Pour pallier cette difficulté, la loi n° 2008-643 du 1 er juillet 2008 relative à l'organisation des transports scolaires en Île-de-France autorise les départements exerçant une compétence en matière d'organisation et de fonctionnement des transports scolaires par délégation du STIF à subdéléguer à leur tour tout ou partie de ces attributions . Effectuée par convention, cette subdélégation peut concerner d'autres collectivités territoriales, des intercommunalités, ou des personnes morales de droit public ou de droit privé. Cette possibilité a été utilisée par les départements de la Seine-et-Marne et de l'Essonne, ce dernier y ayant renoncé depuis 2015.
2. Clarifier les conditions des délégations de compétences en matière de transport scolaire
2.1. L'article 22 de la proposition de loi
L'article 22 de la proposition de loi vise à étendre à tous les départements la possibilité de subdélégation en matière de transports scolaires . Sur le modèle actuellement en vigueur pour l'Île-de-France, les départements ayant reçu délégation d'une région pour l'organisation et/ou la gestion des transports scolaires pourraient passer des conventions d'exécution avec les AO2 actuelles (communes, intercommunalités, établissements d'enseignement, associations de parents d'élèves et associations familiales).
Ce mécanisme permettrait au département d'exercer au nom et pour le compte de la région la responsabilité du transport scolaire. Celui-ci aurait la possibilité de s'appuyer sur des prestataires extérieurs pour l'exécution des compétences déléguées.

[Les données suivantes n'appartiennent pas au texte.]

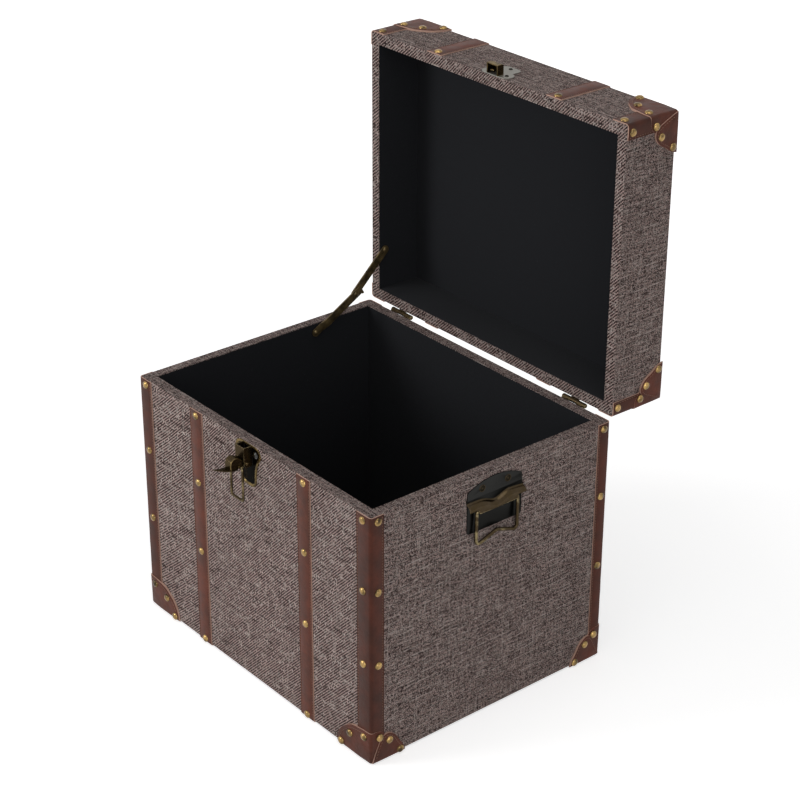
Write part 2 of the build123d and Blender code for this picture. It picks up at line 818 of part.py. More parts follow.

Les conventions conclues étant des conventions d'exécution, le présent article n'aboutirait pas à la création d'AO3.
2.2. La position de votre commission
Le présent article de la proposition de loi reprend la proposition de loi adoptée par le Sénat le 6 décembre 2016 à l'initiative de nos collègues Bruno Sidé, Benoît Huré, Jean-Jacques Lasserre et François Bonhomme.
Votre commission est consciente que, depuis le 1 er septembre 2017, les régions ont dû organiser la compétence des transports scolaires sans subdélégation, ce qui a souvent conduit à évincer les départements de son organisation et de sa gestion. Elles ont dû passer des centaines de conventions avec des autorités de second niveau : lourde et non-optimale, cette procédure a néanmoins été menée à bien dans la majorité des territoires. S'il semble que le système, après quelques hésitations, fonctionne de manière satisfaisante dans la majorité des cas, les dispositions de cet article n'en restent pas moins opportunes pour certaines régions.
Votre commission a adopté l'article 22 sans modification .
Article 23 (art. L. 1613-5-1 A [nouveau] et L. 1613-5-1 du code général des collectivités territoriales) - Délai de notification des attributions individuelles au titre de la dotation globale de fonctionnement
L'article 23 de la proposition de loi a pour objet d'imposer à l'État de notifier aux collectivités territoriales et à leurs groupements le montant de leur attribution au titre de la dotation globale de fonctionnement (DGF) avant le 1 er mars de chaque année.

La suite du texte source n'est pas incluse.